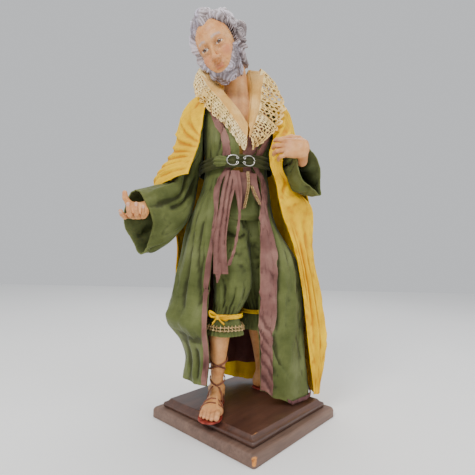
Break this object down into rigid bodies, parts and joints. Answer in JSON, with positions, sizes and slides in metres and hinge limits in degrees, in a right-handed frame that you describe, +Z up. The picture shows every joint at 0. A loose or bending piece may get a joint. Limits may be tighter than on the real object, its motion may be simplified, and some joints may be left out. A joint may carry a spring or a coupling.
{
  "type": "dressed nativity figure",
  "caption": "Bearded old man in a long green robe, mauve sash, lace collar and yellow cloak, standing on a square two-step wooden plinth with one hand held out.",
  "frame": {"origin": "centre of the plinth's underside", "axes": "+Z up, -Y the way the figure faces, with one corner of the plinth forward, +X to the figure's left"},
  "size_m": [0.2104, 0.1838, 0.413],
  "materials": {
    "plinth_top_wood": "dark stained, satin varnish",
    "plinth_edge_wood": "grey-brown stained, worn at the corners",
    "painted_skin": "oil-painted terracotta, soft sheen",
    "linen_cream": "aged linen",
    "lace_cream": "cotton lace with gold thread",
    "silk_green": "dull olive silk",
    "silk_mauve": "dull mauve silk",
    "silk_yellow": "bright yellow silk",
    "gold_braid": "old gold braid",
    "ribbon_yellow": "silk ribbon",
    "leather_brown": "thin brown leather",
    "silver_wire": "polished silver wire"
  },
  "bodies": {
    "root": {"plinth_lower_board": "plinth_edge_wood", "plinth_upper_board": "plinth_top_wood", "head_and_chest": "painted_skin", "right_hand": "painted_skin", "left_hand": "painted_skin", "right_leg": "painted_skin", "left_leg": "painted_skin", "right_sandal_sole": "leather_brown", "left_sandal_sole": "leather_brown", "right_sandal_laces": "leather_brown", "shirt": "linen_cream", "waistcoat": "silk_mauve", "waistcoat_right_braid": "gold_braid", "waistcoat_left_braid": "gold_braid", "breeches": "silk_green", "right_garter": "ribbon_yellow", "left_garter": "ribbon_yellow", "right_cuff_braid": "gold_braid", "coat": "silk_green", "coat_right_facing": "silk_mauve", "coat_left_facing": "silk_mauve", "coat_hem_binding": "silk_mauve", "belt": "silk_green", "right_clasp_hook": "silver_wire", "left_clasp_hook": "silver_wire", "sash_end": "silk_mauve", "collar": "linen_cream", "lace_collar": "lace_cream", "coat_right_sleeve": "silk_green", "coat_left_sleeve": "silk_green", "cloak": "silk_yellow"}
  },
  "joints": []
}
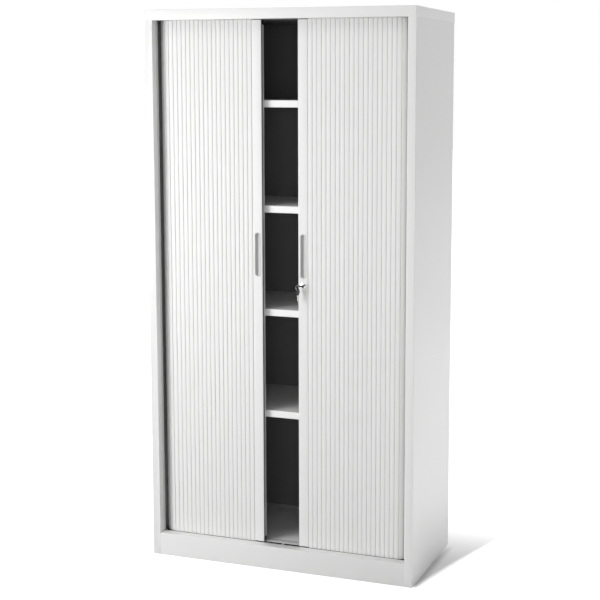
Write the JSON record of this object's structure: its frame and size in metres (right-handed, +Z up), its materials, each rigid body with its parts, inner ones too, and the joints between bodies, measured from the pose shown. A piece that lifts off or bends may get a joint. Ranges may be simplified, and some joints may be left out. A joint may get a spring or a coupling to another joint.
{
  "type": "tambour door cabinet",
  "caption": "Tall free-standing steel office cabinet with sideways sliding slatted doors that roll behind the side walls, inner shelves, recessed grips and a hook lock with key.",
  "frame": {"origin": "middle of the footprint, on the floor", "axes": "+X to the right as seen from the front, +Y to the back, +Z up; the doors face -Y"},
  "size_m": [1, 0.47, 1.98],
  "materials": {
    "white_powder_coat": "satin",
    "anthracite_powder_coat": "satin",
    "galvanised_sheet": "dull",
    "black_moulding": "matt",
    "white_moulding": "matt",
    "white_slat": "satin",
    "white_stile": "satin",
    "grey_trim": "satin",
    "grey_buffer": "matt",
    "chromed_lock": "polished",
    "zinc_plated": "bright",
    "nickel_key": "polished"
  },
  "bodies": {
    "cabinet": {"top_cap": "white_powder_coat", "left_side_panel": "white_powder_coat", "right_side_panel": "white_powder_coat", "left_edge_trim": "grey_trim", "right_edge_trim": "grey_trim", "plinth_front": "white_powder_coat", "plinth_rear": "galvanised_sheet", "back_panel": "white_powder_coat", "back_rivets": "zinc_plated", "base_pan": "galvanised_sheet", "base_deck": "white_powder_coat", "top_pan": "galvanised_sheet", "top_deck": "anthracite_powder_coat", "foot_pads": "black_moulding", "foot_studs": "zinc_plated", "foot_nuts": "zinc_plated", "foot_hole_caps": "white_moulding", "bottom_track_left": "black_moulding", "bottom_track_right": "black_moulding", "top_track_left": "black_moulding", "top_track_right": "black_moulding", "bottom_centre_stop": "white_moulding", "top_centre_stop": "white_moulding", "left_inner_liner": "anthracite_powder_coat", "right_inner_liner": "anthracite_powder_coat", "back_liner": "anthracite_powder_coat", "shelf_1": "white_powder_coat", "shelf_2": "white_powder_coat", "shelf_3": "white_powder_coat", "shelf_4": "white_powder_coat", "shelf_clips": "zinc_plated", "left_tambour": "white_slat", "right_tambour": "white_slat"},
    "left_door": {"left_stile": "white_stile", "left_grip_cup": "white_moulding", "left_bottom_slider": "black_moulding", "left_top_slider": "black_moulding", "left_buffer_strip": "grey_buffer", "strike_plate": "zinc_plated"},
    "right_door": {"right_stile": "white_stile", "right_grip_cup": "white_moulding", "right_bottom_slider": "black_moulding", "right_top_slider": "black_moulding", "lock_housing": "chromed_lock"},
    "lock": {"lock_plug": "chromed_lock", "hook_cam": "zinc_plated", "cam_screw": "zinc_plated"},
    "key": {"key": "nickel_key", "key_head": "black_moulding"},
    "key_ring": {"key_ring": "zinc_plated"},
    "spare_key": {"spare_key": "nickel_key", "spare_key_head": "black_moulding"}
  },
  "joints": [
    {"name": "left_door_slide", "type": "slide", "parent": "cabinet", "child": "left_door", "axis": [-1, 0, 0], "range_m": [-0.0717, 0.324], "deforming": ["left_tambour"]},
    {"name": "right_door_slide", "type": "slide", "parent": "cabinet", "child": "right_door", "axis": [1, 0, 0], "range_m": [-0.0637, 0.332], "deforming": ["right_tambour"]},
    {"name": "key_turn", "type": "hinge", "parent": "right_door", "child": "lock", "pos_m": [0.082, -0.1855, 1.028], "axis": [0, -1, 0], "range_deg": [0, 90]},
    {"name": "key_withdraw", "type": "slide", "parent": "lock", "child": "key", "axis": [0, -1, 0], "range_m": [0, 0.024]},
    {"name": "ring_swing", "type": "hinge", "parent": "key", "child": "key_ring", "pos_m": [0.07176, -0.2165, 1.028], "axis": [0, -1, 0], "range_deg": [-90, 0]},
    {"name": "spare_key_swing", "type": "hinge", "parent": "key_ring", "child": "spare_key", "pos_m": [0.07176, -0.2165, 1.0135], "axis": [-1, 0, 0], "range_deg": [-8, 40]}
  ],
  "couplings": [
    {"joint": "ring_swing", "follows": "key_turn", "ratio": -1}
  ]
}
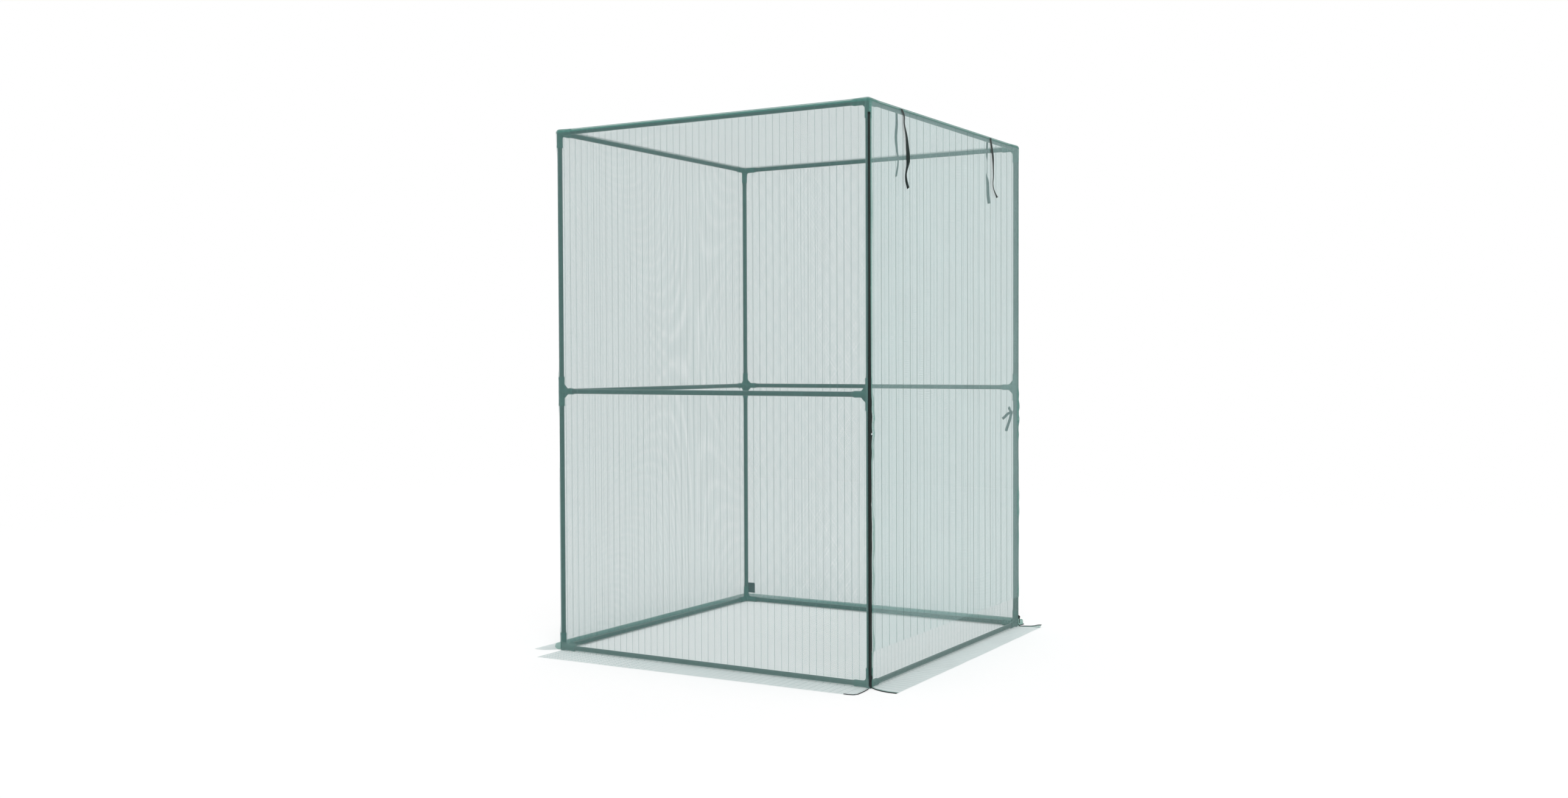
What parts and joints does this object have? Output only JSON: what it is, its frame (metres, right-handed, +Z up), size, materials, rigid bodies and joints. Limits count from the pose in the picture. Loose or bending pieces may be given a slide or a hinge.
□ □ □ □ □
▶ **WHAT YOU SHOULD DO**:
Please give back all of the records exactly as written.

▶ **RESPONSE FOR THIS EXERCISE**:
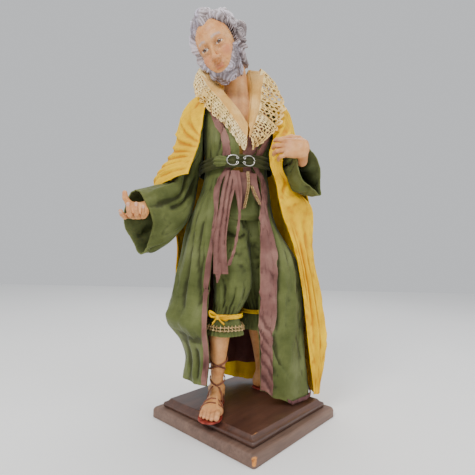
Break this object down into rigid bodies, parts and joints. Answer in JSON, with positions, sizes and slides in metres and hinge limits in degrees, in a right-handed frame that you describe, +Z up. The picture shows every joint at 0. A loose or bending piece may get a joint. Limits may be tighter than on the real object, its motion may be simplified, and some joints may be left out. A joint may carry a spring or a coupling.
{
  "type": "dressed nativity figure",
  "caption": "Bearded old man in a long green robe, mauve sash, lace collar and yellow cloak, standing on a square two-step wooden plinth with one hand held out.",
  "frame": {"origin": "centre of the plinth's underside", "axes": "+Z up, -Y the way the figure faces, with one corner of the plinth forward, +X to the figure's left"},
  "size_m": [0.2104, 0.1838, 0.413],
  "materials": {
    "plinth_top_wood": "dark stained, satin varnish",
    "plinth_edge_wood": "grey-brown stained, worn at the corners",
    "painted_skin": "oil-painted terracotta, soft sheen",
    "linen_cream": "aged linen",
    "lace_cream": "cotton lace with gold thread",
    "silk_green": "dull olive silk",
    "silk_mauve": "dull mauve silk",
    "silk_yellow": "bright yellow silk",
    "gold_braid": "old gold braid",
    "ribbon_yellow": "silk ribbon",
    "leather_brown": "thin brown leather",
    "silver_wire": "polished silver wire"
  },
  "bodies": {
    "root": {"plinth_lower_board": "plinth_edge_wood", "plinth_upper_board": "plinth_top_wood", "head_and_chest": "painted_skin", "right_hand": "painted_skin", "left_hand": "painted_skin", "right_leg": "painted_skin", "left_leg": "painted_skin", "right_sandal_sole": "leather_brown", "left_sandal_sole": "leather_brown", "right_sandal_laces": "leather_brown", "shirt": "linen_cream", "waistcoat": "silk_mauve", "waistcoat_right_braid": "gold_braid", "waistcoat_left_braid": "gold_braid", "breeches": "silk_green", "right_garter": "ribbon_yellow", "left_garter": "ribbon_yellow", "right_cuff_braid": "gold_braid", "coat": "silk_green", "coat_right_facing": "silk_mauve", "coat_left_facing": "silk_mauve", "coat_hem_binding": "silk_mauve", "belt": "silk_green", "right_clasp_hook": "silver_wire", "left_clasp_hook": "silver_wire", "sash_end": "silk_mauve", "collar": "linen_cream", "lace_collar": "lace_cream", "coat_right_sleeve": "silk_green", "coat_left_sleeve": "silk_green", "cloak": "silk_yellow"}
  },
  "joints": []
}
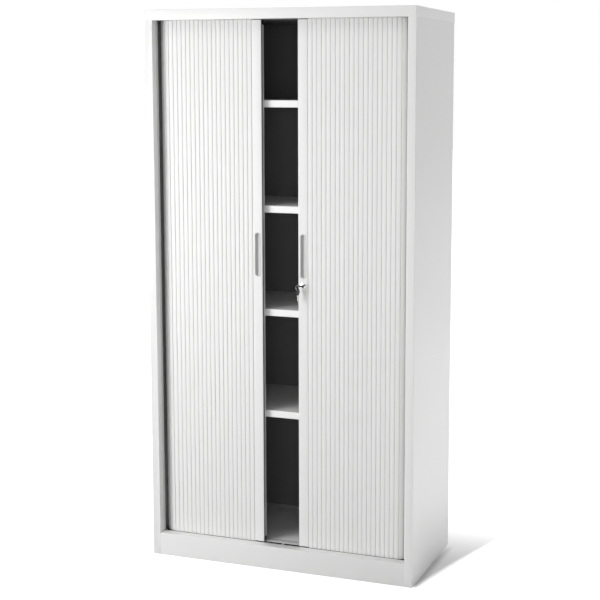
Write the JSON record of this object's structure: its frame and size in metres (right-handed, +Z up), its materials, each rigid body with its parts, inner ones too, and the joints between bodies, measured from the pose shown. A piece that lifts off or bends may get a joint. Ranges may be simplified, and some joints may be left out. A joint may get a spring or a coupling to another joint.
{
  "type": "tambour door cabinet",
  "caption": "Tall free-standing steel office cabinet with sideways sliding slatted doors that roll behind the side walls, inner shelves, recessed grips and a hook lock with key.",
  "frame": {"origin": "middle of the footprint, on the floor", "axes": "+X to the right as seen from the front, +Y to the back, +Z up; the doors face -Y"},
  "size_m": [1, 0.47, 1.98],
  "materials": {
    "white_powder_coat": "satin",
    "anthracite_powder_coat": "satin",
    "galvanised_sheet": "dull",
    "black_moulding": "matt",
    "white_moulding": "matt",
    "white_slat": "satin",
    "white_stile": "satin",
    "grey_trim": "satin",
    "grey_buffer": "matt",
    "chromed_lock": "polished",
    "zinc_plated": "bright",
    "nickel_key": "polished"
  },
  "bodies": {
    "cabinet": {"top_cap": "white_powder_coat", "left_side_panel": "white_powder_coat", "right_side_panel": "white_powder_coat", "left_edge_trim": "grey_trim", "right_edge_trim": "grey_trim", "plinth_front": "white_powder_coat", "plinth_rear": "galvanised_sheet", "back_panel": "white_powder_coat", "back_rivets": "zinc_plated", "base_pan": "galvanised_sheet", "base_deck": "white_powder_coat", "top_pan": "galvanised_sheet", "top_deck": "anthracite_powder_coat", "foot_pads": "black_moulding", "foot_studs": "zinc_plated", "foot_nuts": "zinc_plated", "foot_hole_caps": "white_moulding", "bottom_track_left": "black_moulding", "bottom_track_right": "black_moulding", "top_track_left": "black_moulding", "top_track_right": "black_moulding", "bottom_centre_stop": "white_moulding", "top_centre_stop": "white_moulding", "left_inner_liner": "anthracite_powder_coat", "right_inner_liner": "anthracite_powder_coat", "back_liner": "anthracite_powder_coat", "shelf_1": "white_powder_coat", "shelf_2": "white_powder_coat", "shelf_3": "white_powder_coat", "shelf_4": "white_powder_coat", "shelf_clips": "zinc_plated", "left_tambour": "white_slat", "right_tambour": "white_slat"},
    "left_door": {"left_stile": "white_stile", "left_grip_cup": "white_moulding", "left_bottom_slider": "black_moulding", "left_top_slider": "black_moulding", "left_buffer_strip": "grey_buffer", "strike_plate": "zinc_plated"},
    "right_door": {"right_stile": "white_stile", "right_grip_cup": "white_moulding", "right_bottom_slider": "black_moulding", "right_top_slider": "black_moulding", "lock_housing": "chromed_lock"},
    "lock": {"lock_plug": "chromed_lock", "hook_cam": "zinc_plated", "cam_screw": "zinc_plated"},
    "key": {"key": "nickel_key", "key_head": "black_moulding"},
    "key_ring": {"key_ring": "zinc_plated"},
    "spare_key": {"spare_key": "nickel_key", "spare_key_head": "black_moulding"}
  },
  "joints": [
    {"name": "left_door_slide", "type": "slide", "parent": "cabinet", "child": "left_door", "axis": [-1, 0, 0], "range_m": [-0.0717, 0.324], "deforming": ["left_tambour"]},
    {"name": "right_door_slide", "type": "slide", "parent": "cabinet", "child": "right_door", "axis": [1, 0, 0], "range_m": [-0.0637, 0.332], "deforming": ["right_tambour"]},
    {"name": "key_turn", "type": "hinge", "parent": "right_door", "child": "lock", "pos_m": [0.082, -0.1855, 1.028], "axis": [0, -1, 0], "range_deg": [0, 90]},
    {"name": "key_withdraw", "type": "slide", "parent": "lock", "child": "key", "axis": [0, -1, 0], "range_m": [0, 0.024]},
    {"name": "ring_swing", "type": "hinge", "parent": "key", "child": "key_ring", "pos_m": [0.07176, -0.2165, 1.028], "axis": [0, -1, 0], "range_deg": [-90, 0]},
    {"name": "spare_key_swing", "type": "hinge", "parent": "key_ring", "child": "spare_key", "pos_m": [0.07176, -0.2165, 1.0135], "axis": [-1, 0, 0], "range_deg": [-8, 40]}
  ],
  "couplings": [
    {"joint": "ring_swing", "follows": "key_turn", "ratio": -1}
  ]
}
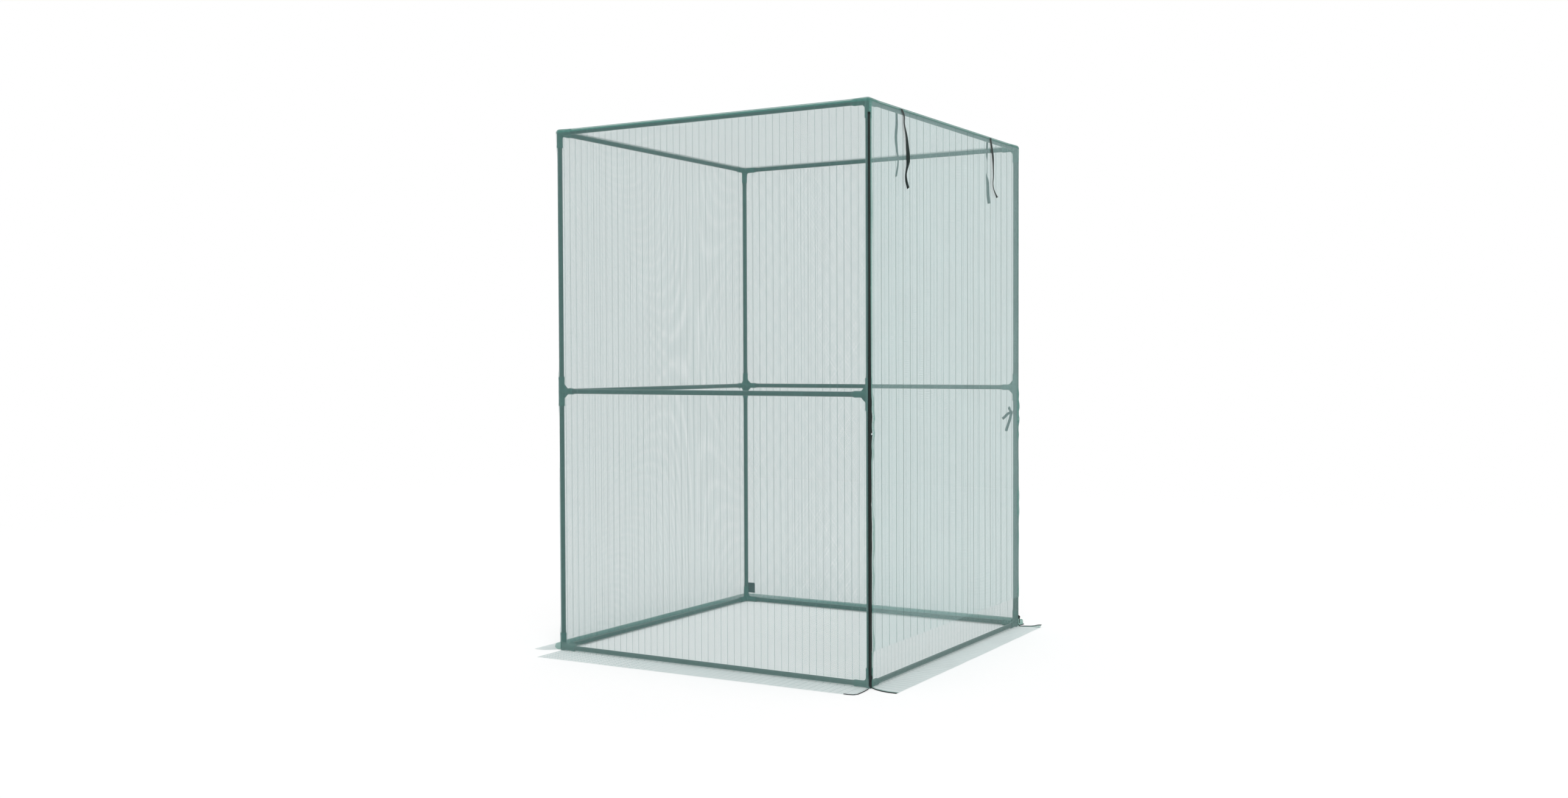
What parts and joints does this object have? Output only JSON: what it is, its frame (metres, right-handed, +Z up), size, materials, rigid bodies and joints. Limits count from the pose in the picture. Loose or bending pieces may be given a slide or a hinge.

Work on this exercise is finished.